Patent attorney Gene Quinn on his IPWatchdog blog acknowledged that it is relatively clear that MPHJ engaged in activities that earns itself the characterisation of a patent troll. But he chided New York Attorney General Schneiderman (right)  for his strong language about trolls that suggested it is condemnable to buy patents and enforce them at all.

“I’d rather take a far more nuanced position than did Attorney General Schneiderman,” said Quinn. “Unfortunately, in his announcement the attorney general goes too far. What he says means that virtually all patent owners are patent trolls. He also suggests that engaging in legal, authorised activity under the patent laws could subject one to investigation, which is obviously a dangerous precedent; one that is hardly necessary to justify what appear to be entirely appropriate actions taken against MPHJ.”
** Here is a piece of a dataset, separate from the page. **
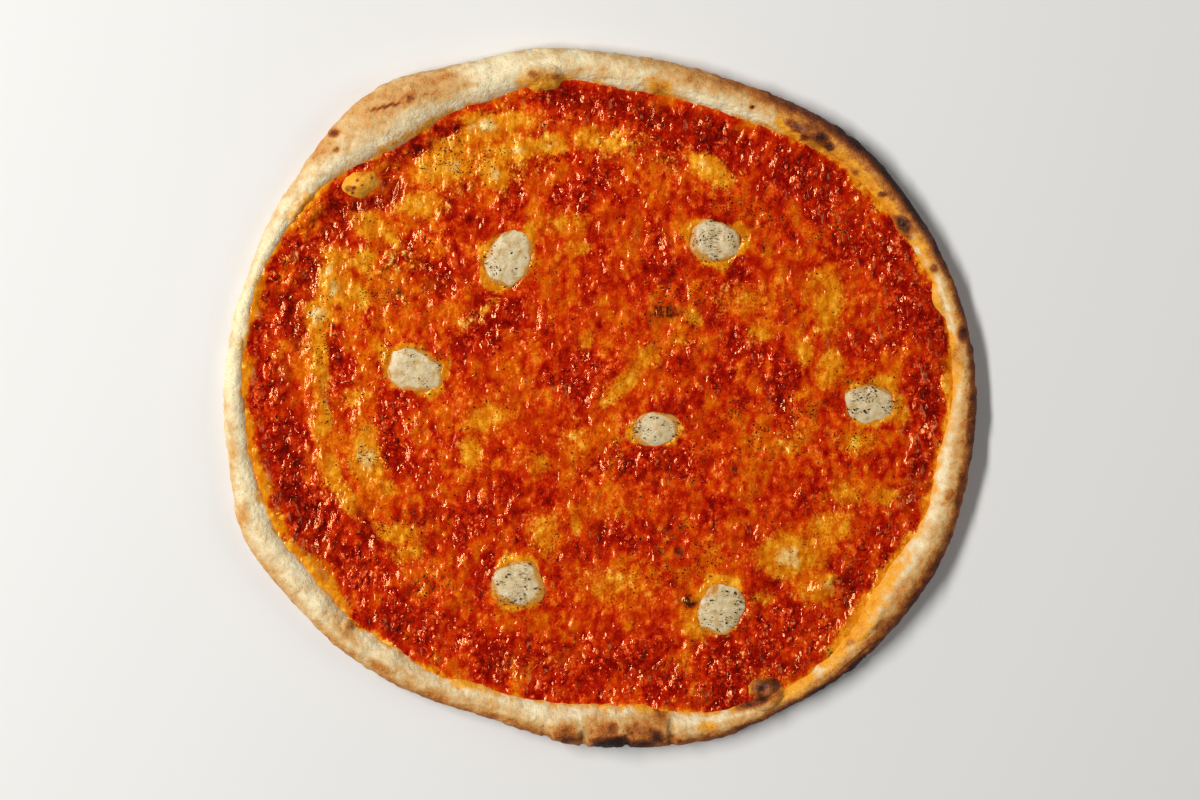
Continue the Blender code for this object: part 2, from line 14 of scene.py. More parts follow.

Similarly, Nebraska attorney general’s approach has drawn criticism. Bruce Berman, CEO of Brody Berman Associates, raised fears on the IP CloseUp blog that lawmakers may not separate the truly heinous from those merely acting in bad faith.

“I fear, however, that distinctions between NPEs and patent quality are not being made, and that legitimate, innovation-enhancing enforcement is likely to be thrown out with the bath water,” said Berman.

“Painting bad faith patent enforcers with the same brush as child pornographers and illicit drug makers is worrisome. You would hope that someone with good sense would step up and remind lawmakers that NPEs differ, and that MPHJ is the (rare) exception, and not the rule.”

With states taking more action against abuses, and Congress likely to pass legislation tackling patent litigation abuse, the heat is likely to be turned up on trolls throughout this year.